Dov Charney, the founder was fired as Chief Executive last year. In the court filing, the company stated that the ongoing legal battles with him, is one the risks to its future. Charney is accused by the brand of orchestrating protests at the headquarters and said he could undermine the ability to hire staff and executives.

American Apparel in turn, assured suppliers and other creditors that though they were going to get hardly anything for what the company owes them, they were key to the future.

The company filed for Chapter 11 bankruptcy to lower crushing interest costs and not to end contracts with suppliers and landlords, Scott Greenberg, one of the company's bankruptcy attorneys told the gathering of the brand’s creditors. He said that these relationships were critical to them.

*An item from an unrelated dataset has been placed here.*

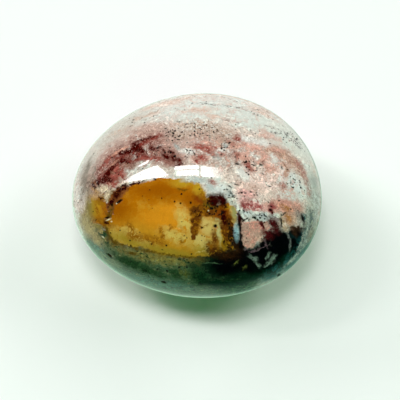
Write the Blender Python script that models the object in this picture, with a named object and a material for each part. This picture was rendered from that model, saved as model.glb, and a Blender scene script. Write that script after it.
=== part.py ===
"""An ocean jasper palm stone: one tumbled and polished pebble that fills a closed hand.

It is a thick oval that no mould made: a little fuller at three places round its girdle and
flatter between them, with soft shoulders, and a small flat spot under it where it rests.
It is in metres, +Z is up, and the origin is on the flat spot, under the middle of the stone.
"""

import math

import bmesh
import bpy
from mathutils import Matrix, Vector

# Driving dimensions, in metres
LENGTH = 0.065  # along X, the long way across the palm
WIDTH = 0.0585  # along Y
HEIGHT = 0.036  # from the flat spot up to the crown
FLAT_CUT = 0.0005  # how deep the underside is ground away, which makes the flat spot

# How the pebble departs from an ellipsoid, as shares of its radius
SHOULDER = 0.02  # fuller half way between the girdle and the crown
TREFOIL = 0.021  # fuller at three places round the girdle, flatter between them
TREFOIL_TURN = math.radians(68)  # where the first full place is, from +X towards +Y
PLAN_TURN = math.radians(2)  # the oval lies a little askew

# The mesh: each step makes four triangles of one, and the fifth leaves edges of 2 mm
ROUNDS_OF_SPLITTING = 5
SHORTEST_RIM_EDGE = 0.0004  # shorter ones round the flat spot are merged away

COLLECTION = "ocean_jasper_palm_stone"
STONE = "palm_stone"
STONE_COLOUR = (0.52, 0.40, 0.33, 1.0)  # what its pink, grey, amber and green come to together
STONE_ROUGHNESS = 0.08


def clear_scene():
    for thing in list(bpy.data.objects):
        bpy.data.objects.remove(thing, do_unlink=True)


def swelling(direction):
    """The pebble's radius in a direction of the unit sphere, where an ellipsoid has 1."""
    x, y, z = direction
    ring = math.hypot(x, y)
    bearing = math.atan2(y, x)
    shoulder = 4 * ring**2 * z**2  # 1 at half height, 0 at the girdle and the crown
    lobes = ring**3 * math.cos(3 * (bearing - TREFOIL_TURN))
    return 1 + SHOULDER * shoulder + TREFOIL * lobes


def shape_pebble(pebble):
    """Pulls a ball of radius 1 into the uncut pebble."""
    half_size = Vector((LENGTH / 2, WIDTH / 2, (HEIGHT + FLAT_CUT) / 2))
    for point in pebble.verts:
        direction = point.co.normalized()
        point.co = direction * half_size * swelling(direction)
    bmesh.ops.rotate(pebble, verts=pebble.verts, matrix=Matrix.Rotation(PLAN_TURN, 3, "Z"))


def grind_flat(pebble):
    """Cuts the flat spot that the stone rests on, and closes the cut."""
    level = min(point.co.z for point in pebble.verts) + FLAT_CUT
    cut = bmesh.ops.bisect_plane(
        pebble,
        geom=pebble.verts[:] + pebble.edges[:] + pebble.faces[:],
        dist=SHORTEST_RIM_EDGE / 100,
        plane_co=(0, 0, level),
        plane_no=(0, 0, 1),
        clear_inner=True,
    )
    rim_points = [item for item in cut["geom_cut"] if isinstance(item, bmesh.types.BMVert)]
    bmesh.ops.remove_doubles(pebble, verts=rim_points, dist=SHORTEST_RIM_EDGE)
    rim = [edge for edge in pebble.edges if edge.is_boundary]
    bmesh.ops.contextual_create(pebble, geom=rim)
    bmesh.ops.recalc_face_normals(pebble, faces=pebble.faces)


def fit_to_size(pebble):
    """Brings the ground stone to its exact length, width and height, with its base at zero."""
    low = Vector([min(point.co[axis] for point in pebble.verts) for axis in range(3)])
    high = Vector([max(point.co[axis] for point in pebble.verts) for axis in range(3)])
    base_middle = Vector(((low.x + high.x) / 2, (low.y + high.y) / 2, low.z))
    size = Vector((LENGTH, WIDTH, HEIGHT))
    for point in pebble.verts:
        for axis in range(3):
            share = (point.co[axis] - base_middle[axis]) / (high[axis] - low[axis])
            point.co[axis] = share * size[axis]


def stone_material():
    material = bpy.data.materials.new(STONE)
    material.use_nodes = True
    shader = material.node_tree.nodes["Principled BSDF"]
    shader.inputs["Base Color"].default_value = STONE_COLOUR
    shader.inputs["Roughness"].default_value = STONE_ROUGHNESS
    shader.inputs["Metallic"].default_value = 0.0
    return material


def make_stone(collection):
    pebble = bmesh.new()
    bmesh.ops.create_icosphere(pebble, subdivisions=ROUNDS_OF_SPLITTING, radius=1.0)
    shape_pebble(pebble)
    grind_flat(pebble)
    fit_to_size(pebble)
    mesh = bpy.data.meshes.new(STONE)
    pebble.to_mesh(mesh)
    pebble.free()
    mesh.shade_smooth()
    mesh.set_sharp_from_angle(angle=math.radians(30))
    stone = bpy.data.objects.new(STONE, mesh)
    stone.data.materials.append(stone_material())
    collection.objects.link(stone)


def main():
    clear_scene()
    collection = bpy.data.collections.new(COLLECTION)
    bpy.context.scene.collection.children.link(collection)
    make_stone(collection)


main()
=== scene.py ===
# %% [markdown]
# Ocean jasper palm stone
#
# One pebble of polished rock on a pale table. The real one was sawn from a lump, tumbled for
# weeks and polished until it looks wet, so two things make it: a very even surface with a sharp
# gloss, and the rock's own pattern of amber, pink, maroon, grey-green and near-black minerals.
# This notebook starts from the plain solid of the stone, which is already the right size.

# %% Load the plain solid
import math

import bpy
import numpy as np
from mathutils import Matrix, Vector


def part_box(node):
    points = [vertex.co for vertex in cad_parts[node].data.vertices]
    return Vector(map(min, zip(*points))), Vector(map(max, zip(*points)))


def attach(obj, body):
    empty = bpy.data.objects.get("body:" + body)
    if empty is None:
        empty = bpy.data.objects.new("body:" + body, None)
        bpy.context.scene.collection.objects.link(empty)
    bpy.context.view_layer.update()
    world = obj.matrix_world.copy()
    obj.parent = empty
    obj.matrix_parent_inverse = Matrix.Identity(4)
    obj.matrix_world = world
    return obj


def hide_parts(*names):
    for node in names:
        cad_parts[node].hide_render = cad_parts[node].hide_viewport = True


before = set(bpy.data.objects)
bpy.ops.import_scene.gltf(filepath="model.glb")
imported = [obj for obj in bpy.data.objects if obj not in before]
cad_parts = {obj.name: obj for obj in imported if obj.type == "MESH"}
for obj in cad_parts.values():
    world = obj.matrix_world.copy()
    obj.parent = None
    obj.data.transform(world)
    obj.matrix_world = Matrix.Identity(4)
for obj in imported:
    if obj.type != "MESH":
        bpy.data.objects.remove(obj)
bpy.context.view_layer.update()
STONE_LOW, STONE_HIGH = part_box("palm_stone")
STONE_MIDDLE = (STONE_LOW + STONE_HIGH) / 2
STONE_SIZE = STONE_HIGH - STONE_LOW
MM = 0.001
print("the stone measures", [round(side / MM, 1) for side in STONE_SIZE], "mm")

# %% [markdown]
# The camera
#
# The stone is photographed from the front and well above, with a long lens, so that its far side
# is hardly smaller than its near side. The camera comes first because the markings further down
# are placed by where they show in its picture.

# %% Place the camera
PICTURE = 400  # pixels along each side
SENSOR = 36.0  # millimetres
LENS = 145.15
CAMERA_RISE = math.radians(57)  # above the table
CAMERA_DISTANCE = 0.42
AIM = Vector((0.81, -2.22, 18.0)) * MM

camera = bpy.data.objects.new("camera", bpy.data.cameras.new("camera"))
bpy.context.scene.collection.objects.link(camera)
camera.data.sensor_width = SENSOR
camera.data.lens = LENS
camera.data.clip_start = 0.05
camera.location = AIM + CAMERA_DISTANCE * Vector((0, -math.cos(CAMERA_RISE), math.sin(CAMERA_RISE)))
camera.rotation_euler = (math.pi / 2 - CAMERA_RISE, 0, 0)
bpy.context.scene.camera = camera
bpy.context.view_layer.update()
print("the camera is", round(camera.location.z, 3), "m above the table")


def sight_line(pixel):
    """The direction from the camera through a pixel of the picture."""
    x, y = pixel
    share = Vector((x - PICTURE / 2, PICTURE / 2 - y, 0)) * SENSOR / PICTURE
    return (camera.matrix_world.to_3x3() @ (share + Vector((0, 0, -LENS)))).normalized()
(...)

The company’s unsecured creditors, who are collectively owed about $145 million, will receive $1 million to split among them, according to the company’s court filings. The creditors gathered in Wilmington, Delaware to form an official committee to represent their interests in the bankruptcy.

Surrounded by controversy

For years, American Apparel has been chased by changing spending habits among teen shoppers while also being embroiled in litigation related to Charney. Last year, Charney was fired for allegations of sexual harassment and potential misconduct after internal investigation.

However, an attorney for him said that he was never found guilty of committing sexual harassment. Keith Fink, in a statement said that Charney was fired as he wouldn't surrender control of his company.

The company creditors’ meeting was not attended by Charney, though he is listed among the creditors. By eliminating $200 million in bonds, the company plans to stabilise its finances by granting the bondholders a group of hedge funds, and ownership of the company.

American Apparel’s current shareholders could be wiped out due to the bankruptcy including Charney. His stake in the retailer, which he founded in 1989, was worth about $8.2 million until a few days ago. Now, the creditors would be in full control, including Standard General.